▸ Records for this exercise:

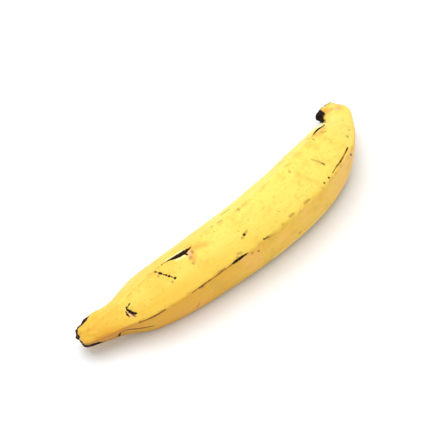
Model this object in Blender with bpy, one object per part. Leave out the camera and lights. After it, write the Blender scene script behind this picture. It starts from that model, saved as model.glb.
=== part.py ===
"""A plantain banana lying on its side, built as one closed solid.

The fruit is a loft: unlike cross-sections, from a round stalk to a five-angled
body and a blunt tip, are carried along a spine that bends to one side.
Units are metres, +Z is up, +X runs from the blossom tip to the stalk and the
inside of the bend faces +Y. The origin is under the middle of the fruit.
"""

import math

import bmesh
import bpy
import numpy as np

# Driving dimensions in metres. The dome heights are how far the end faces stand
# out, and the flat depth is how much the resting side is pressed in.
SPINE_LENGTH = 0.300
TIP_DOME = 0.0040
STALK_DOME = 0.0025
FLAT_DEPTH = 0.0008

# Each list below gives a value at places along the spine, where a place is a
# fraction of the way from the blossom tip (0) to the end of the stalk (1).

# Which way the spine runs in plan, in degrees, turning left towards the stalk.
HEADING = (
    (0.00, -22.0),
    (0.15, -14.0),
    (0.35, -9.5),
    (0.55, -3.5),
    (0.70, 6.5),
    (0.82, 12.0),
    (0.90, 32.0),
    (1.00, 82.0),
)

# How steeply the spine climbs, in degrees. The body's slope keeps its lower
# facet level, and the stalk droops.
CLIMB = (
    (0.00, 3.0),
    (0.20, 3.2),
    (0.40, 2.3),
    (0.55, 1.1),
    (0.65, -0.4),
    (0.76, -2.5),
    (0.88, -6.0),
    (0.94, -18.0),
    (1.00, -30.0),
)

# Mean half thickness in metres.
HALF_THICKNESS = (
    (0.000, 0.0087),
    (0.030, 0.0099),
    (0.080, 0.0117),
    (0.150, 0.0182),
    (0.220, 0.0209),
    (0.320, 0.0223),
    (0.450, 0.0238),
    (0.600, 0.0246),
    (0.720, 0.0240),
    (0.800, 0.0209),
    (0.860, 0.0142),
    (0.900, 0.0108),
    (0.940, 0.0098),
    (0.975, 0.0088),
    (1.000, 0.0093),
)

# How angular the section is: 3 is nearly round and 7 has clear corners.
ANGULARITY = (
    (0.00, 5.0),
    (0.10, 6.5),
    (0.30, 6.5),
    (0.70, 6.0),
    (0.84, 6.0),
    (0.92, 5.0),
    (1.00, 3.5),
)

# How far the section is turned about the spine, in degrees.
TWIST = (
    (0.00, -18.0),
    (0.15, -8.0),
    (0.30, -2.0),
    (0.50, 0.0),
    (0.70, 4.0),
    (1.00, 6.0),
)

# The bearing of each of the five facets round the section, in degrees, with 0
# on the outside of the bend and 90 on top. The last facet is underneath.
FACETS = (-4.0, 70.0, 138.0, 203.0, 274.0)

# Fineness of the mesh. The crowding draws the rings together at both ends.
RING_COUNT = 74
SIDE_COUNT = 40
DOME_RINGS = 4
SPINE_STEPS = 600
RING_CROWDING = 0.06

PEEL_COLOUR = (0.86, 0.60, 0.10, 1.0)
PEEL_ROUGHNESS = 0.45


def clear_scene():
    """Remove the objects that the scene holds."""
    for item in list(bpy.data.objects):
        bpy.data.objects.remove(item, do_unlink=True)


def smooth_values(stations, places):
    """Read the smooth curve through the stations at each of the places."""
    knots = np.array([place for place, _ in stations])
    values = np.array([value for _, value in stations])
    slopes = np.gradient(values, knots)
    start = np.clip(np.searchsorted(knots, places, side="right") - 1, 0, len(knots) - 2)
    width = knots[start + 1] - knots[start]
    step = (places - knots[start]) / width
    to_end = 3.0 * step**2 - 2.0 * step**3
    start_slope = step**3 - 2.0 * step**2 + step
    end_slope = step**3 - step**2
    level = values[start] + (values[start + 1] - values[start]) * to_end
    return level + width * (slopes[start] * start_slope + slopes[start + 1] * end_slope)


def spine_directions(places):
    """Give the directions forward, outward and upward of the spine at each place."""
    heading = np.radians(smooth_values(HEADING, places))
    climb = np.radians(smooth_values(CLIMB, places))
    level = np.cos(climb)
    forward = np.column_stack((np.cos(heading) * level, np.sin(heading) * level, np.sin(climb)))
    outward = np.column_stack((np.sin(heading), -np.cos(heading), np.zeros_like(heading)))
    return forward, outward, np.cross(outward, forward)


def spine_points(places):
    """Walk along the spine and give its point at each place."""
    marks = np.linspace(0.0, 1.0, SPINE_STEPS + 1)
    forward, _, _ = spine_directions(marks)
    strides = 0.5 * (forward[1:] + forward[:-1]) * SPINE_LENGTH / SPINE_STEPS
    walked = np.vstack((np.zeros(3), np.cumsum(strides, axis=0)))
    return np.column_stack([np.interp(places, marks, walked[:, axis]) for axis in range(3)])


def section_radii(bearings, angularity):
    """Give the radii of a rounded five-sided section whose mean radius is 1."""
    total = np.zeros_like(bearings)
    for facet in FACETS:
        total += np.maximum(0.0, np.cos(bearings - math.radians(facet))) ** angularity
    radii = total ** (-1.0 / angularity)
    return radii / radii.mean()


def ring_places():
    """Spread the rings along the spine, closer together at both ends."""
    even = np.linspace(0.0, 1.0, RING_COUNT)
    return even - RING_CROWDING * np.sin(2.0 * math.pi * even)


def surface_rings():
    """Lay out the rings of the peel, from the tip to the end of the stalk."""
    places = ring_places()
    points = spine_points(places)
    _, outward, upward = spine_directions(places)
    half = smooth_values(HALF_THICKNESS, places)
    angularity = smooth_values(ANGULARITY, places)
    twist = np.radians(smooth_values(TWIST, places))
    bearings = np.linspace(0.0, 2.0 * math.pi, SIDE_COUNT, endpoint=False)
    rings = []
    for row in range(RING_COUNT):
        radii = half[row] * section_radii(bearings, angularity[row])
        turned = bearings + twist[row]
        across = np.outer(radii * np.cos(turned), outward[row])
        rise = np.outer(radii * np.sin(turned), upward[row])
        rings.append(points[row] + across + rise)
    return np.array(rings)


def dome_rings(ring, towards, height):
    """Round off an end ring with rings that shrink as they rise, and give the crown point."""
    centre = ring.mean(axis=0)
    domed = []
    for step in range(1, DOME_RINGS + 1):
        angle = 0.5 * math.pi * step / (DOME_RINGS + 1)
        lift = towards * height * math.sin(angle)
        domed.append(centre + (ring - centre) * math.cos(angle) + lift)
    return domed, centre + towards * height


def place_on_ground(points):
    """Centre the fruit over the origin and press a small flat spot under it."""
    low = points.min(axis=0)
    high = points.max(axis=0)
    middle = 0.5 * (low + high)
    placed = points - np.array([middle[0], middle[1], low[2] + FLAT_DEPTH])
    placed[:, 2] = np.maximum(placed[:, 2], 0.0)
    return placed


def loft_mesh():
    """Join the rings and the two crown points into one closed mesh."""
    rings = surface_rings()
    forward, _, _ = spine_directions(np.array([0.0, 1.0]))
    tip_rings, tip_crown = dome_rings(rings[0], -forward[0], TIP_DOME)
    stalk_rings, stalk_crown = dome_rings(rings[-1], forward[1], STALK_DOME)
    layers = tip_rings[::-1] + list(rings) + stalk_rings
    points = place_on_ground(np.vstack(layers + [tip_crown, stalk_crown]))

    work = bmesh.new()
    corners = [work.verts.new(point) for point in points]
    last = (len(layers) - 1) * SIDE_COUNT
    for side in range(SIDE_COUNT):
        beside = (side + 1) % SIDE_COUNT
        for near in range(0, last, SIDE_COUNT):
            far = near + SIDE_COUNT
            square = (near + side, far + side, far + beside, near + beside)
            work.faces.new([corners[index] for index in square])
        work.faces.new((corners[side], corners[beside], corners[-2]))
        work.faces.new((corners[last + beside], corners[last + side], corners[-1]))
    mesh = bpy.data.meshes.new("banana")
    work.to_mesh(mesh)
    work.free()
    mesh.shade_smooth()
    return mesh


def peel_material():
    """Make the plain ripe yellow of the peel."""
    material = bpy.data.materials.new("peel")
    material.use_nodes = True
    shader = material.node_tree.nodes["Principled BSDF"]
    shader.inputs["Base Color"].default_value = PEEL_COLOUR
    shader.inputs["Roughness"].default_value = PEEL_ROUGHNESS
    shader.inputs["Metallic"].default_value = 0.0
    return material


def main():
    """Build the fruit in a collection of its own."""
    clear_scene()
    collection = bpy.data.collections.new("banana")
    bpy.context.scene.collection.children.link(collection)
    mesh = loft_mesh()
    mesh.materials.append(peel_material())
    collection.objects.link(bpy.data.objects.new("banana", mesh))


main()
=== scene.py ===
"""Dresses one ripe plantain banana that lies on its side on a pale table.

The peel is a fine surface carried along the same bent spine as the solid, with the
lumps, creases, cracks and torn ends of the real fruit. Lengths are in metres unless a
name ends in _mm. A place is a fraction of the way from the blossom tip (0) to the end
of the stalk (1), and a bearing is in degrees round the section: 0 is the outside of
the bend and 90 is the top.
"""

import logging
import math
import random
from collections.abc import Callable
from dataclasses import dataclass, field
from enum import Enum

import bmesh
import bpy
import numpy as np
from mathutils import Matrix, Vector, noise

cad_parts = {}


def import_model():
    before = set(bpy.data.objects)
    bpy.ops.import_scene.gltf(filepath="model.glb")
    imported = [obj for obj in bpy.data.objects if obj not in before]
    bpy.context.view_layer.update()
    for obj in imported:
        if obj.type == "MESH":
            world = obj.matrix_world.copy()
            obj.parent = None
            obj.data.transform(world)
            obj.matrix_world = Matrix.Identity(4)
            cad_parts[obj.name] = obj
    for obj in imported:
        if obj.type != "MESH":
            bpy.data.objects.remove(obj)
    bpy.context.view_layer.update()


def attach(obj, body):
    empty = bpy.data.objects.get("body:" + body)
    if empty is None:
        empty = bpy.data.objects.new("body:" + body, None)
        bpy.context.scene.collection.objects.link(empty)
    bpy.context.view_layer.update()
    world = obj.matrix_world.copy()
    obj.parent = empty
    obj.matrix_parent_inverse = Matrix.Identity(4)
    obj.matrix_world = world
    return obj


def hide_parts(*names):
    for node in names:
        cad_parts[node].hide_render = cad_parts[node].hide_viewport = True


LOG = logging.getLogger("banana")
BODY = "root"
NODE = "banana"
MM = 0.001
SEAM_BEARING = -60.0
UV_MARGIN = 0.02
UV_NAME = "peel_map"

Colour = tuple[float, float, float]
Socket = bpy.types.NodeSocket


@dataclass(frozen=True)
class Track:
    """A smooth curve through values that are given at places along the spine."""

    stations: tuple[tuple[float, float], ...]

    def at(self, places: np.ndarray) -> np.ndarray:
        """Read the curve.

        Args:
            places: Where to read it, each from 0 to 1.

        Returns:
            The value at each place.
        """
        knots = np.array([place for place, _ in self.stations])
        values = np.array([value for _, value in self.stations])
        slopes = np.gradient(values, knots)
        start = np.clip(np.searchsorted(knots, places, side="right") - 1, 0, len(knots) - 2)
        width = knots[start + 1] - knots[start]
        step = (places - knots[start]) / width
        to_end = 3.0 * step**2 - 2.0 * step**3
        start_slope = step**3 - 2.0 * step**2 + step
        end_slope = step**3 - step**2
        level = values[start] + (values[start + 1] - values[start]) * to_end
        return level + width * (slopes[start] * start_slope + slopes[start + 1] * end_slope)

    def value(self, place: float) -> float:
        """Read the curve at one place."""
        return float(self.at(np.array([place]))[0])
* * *
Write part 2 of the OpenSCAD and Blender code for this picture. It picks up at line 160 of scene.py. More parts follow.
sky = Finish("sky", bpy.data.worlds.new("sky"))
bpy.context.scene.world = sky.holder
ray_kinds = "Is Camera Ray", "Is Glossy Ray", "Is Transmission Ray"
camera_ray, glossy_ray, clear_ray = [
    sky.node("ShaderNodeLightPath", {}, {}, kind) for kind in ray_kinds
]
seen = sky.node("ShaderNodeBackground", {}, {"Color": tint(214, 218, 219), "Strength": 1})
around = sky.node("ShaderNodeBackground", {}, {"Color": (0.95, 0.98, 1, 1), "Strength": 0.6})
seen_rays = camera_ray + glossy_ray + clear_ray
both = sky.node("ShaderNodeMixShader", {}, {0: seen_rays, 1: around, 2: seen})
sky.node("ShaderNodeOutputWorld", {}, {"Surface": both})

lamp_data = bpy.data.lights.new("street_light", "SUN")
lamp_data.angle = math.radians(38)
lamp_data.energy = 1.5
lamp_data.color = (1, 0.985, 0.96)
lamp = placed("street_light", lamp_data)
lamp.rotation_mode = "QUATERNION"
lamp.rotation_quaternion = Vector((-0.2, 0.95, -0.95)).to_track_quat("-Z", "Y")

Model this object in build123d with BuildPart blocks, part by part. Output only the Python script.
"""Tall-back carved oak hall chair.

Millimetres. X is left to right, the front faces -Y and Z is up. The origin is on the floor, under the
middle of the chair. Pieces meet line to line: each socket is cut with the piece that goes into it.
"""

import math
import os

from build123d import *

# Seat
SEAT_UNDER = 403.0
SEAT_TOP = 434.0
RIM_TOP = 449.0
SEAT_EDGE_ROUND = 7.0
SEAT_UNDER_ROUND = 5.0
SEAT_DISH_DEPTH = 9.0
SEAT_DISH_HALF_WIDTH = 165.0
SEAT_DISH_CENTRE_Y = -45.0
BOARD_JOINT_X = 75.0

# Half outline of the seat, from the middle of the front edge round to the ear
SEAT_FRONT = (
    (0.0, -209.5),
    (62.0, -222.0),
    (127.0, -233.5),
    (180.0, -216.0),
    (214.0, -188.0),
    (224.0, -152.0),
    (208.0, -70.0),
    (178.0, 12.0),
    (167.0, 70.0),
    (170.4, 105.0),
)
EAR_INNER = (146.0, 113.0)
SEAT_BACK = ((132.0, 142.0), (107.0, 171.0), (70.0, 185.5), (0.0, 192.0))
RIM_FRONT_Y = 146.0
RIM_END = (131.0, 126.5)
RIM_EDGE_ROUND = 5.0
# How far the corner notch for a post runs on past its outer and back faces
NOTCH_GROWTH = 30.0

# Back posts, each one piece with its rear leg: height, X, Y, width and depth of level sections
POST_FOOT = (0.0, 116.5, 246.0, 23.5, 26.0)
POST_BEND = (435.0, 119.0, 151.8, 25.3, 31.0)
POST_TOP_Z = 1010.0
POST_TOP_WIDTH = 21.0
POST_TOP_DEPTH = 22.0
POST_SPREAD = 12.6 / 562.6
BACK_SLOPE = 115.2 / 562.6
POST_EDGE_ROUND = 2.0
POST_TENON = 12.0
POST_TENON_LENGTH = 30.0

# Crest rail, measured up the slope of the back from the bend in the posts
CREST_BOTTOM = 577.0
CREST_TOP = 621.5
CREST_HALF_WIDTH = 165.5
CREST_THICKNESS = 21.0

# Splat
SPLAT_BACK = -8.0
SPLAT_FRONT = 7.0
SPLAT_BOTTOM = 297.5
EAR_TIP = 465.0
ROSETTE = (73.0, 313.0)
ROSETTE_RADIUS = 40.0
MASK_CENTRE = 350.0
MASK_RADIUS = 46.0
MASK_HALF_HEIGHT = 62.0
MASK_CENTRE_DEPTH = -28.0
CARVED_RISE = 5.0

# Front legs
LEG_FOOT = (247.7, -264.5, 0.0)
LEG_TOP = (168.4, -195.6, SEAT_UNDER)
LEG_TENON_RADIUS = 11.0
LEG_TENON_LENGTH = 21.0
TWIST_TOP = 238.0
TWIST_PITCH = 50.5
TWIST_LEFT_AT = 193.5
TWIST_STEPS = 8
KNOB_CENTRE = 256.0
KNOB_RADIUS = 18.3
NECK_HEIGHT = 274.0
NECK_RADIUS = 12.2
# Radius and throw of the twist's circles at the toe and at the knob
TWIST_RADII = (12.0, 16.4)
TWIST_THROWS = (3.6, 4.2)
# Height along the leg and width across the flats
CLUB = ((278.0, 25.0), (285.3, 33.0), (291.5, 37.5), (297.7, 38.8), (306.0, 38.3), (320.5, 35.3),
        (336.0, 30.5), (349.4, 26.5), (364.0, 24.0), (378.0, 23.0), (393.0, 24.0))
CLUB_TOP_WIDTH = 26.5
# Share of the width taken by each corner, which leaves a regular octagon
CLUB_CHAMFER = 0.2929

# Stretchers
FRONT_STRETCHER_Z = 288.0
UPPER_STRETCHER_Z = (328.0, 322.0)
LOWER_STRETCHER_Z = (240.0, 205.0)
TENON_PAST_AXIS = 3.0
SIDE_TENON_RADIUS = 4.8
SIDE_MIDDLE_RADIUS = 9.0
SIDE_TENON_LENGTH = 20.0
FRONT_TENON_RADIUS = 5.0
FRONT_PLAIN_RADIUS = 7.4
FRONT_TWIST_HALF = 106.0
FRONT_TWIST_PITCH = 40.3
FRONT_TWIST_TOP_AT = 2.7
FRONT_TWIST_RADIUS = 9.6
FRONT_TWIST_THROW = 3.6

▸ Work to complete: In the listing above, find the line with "mesh = loft_mesh()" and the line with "imported = [obj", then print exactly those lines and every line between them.

▸ Task response:
    mesh = loft_mesh()
    mesh.materials.append(peel_material())
    collection.objects.link(bpy.data.objects.new("banana", mesh))


main()
=== scene.py ===
"""Dresses one ripe plantain banana that lies on its side on a pale table.

The peel is a fine surface carried along the same bent spine as the solid, with the
lumps, creases, cracks and torn ends of the real fruit. Lengths are in metres unless a
name ends in _mm. A place is a fraction of the way from the blossom tip (0) to the end
of the stalk (1), and a bearing is in degrees round the section: 0 is the outside of
the bend and 90 is the top.
"""

import logging
import math
import random
from collections.abc import Callable
from dataclasses import dataclass, field
from enum import Enum

import bmesh
import bpy
import numpy as np
from mathutils import Matrix, Vector, noise

cad_parts = {}


def import_model():
    before = set(bpy.data.objects)
    bpy.ops.import_scene.gltf(filepath="model.glb")
    imported = [obj for obj in bpy.data.objects if obj not in before]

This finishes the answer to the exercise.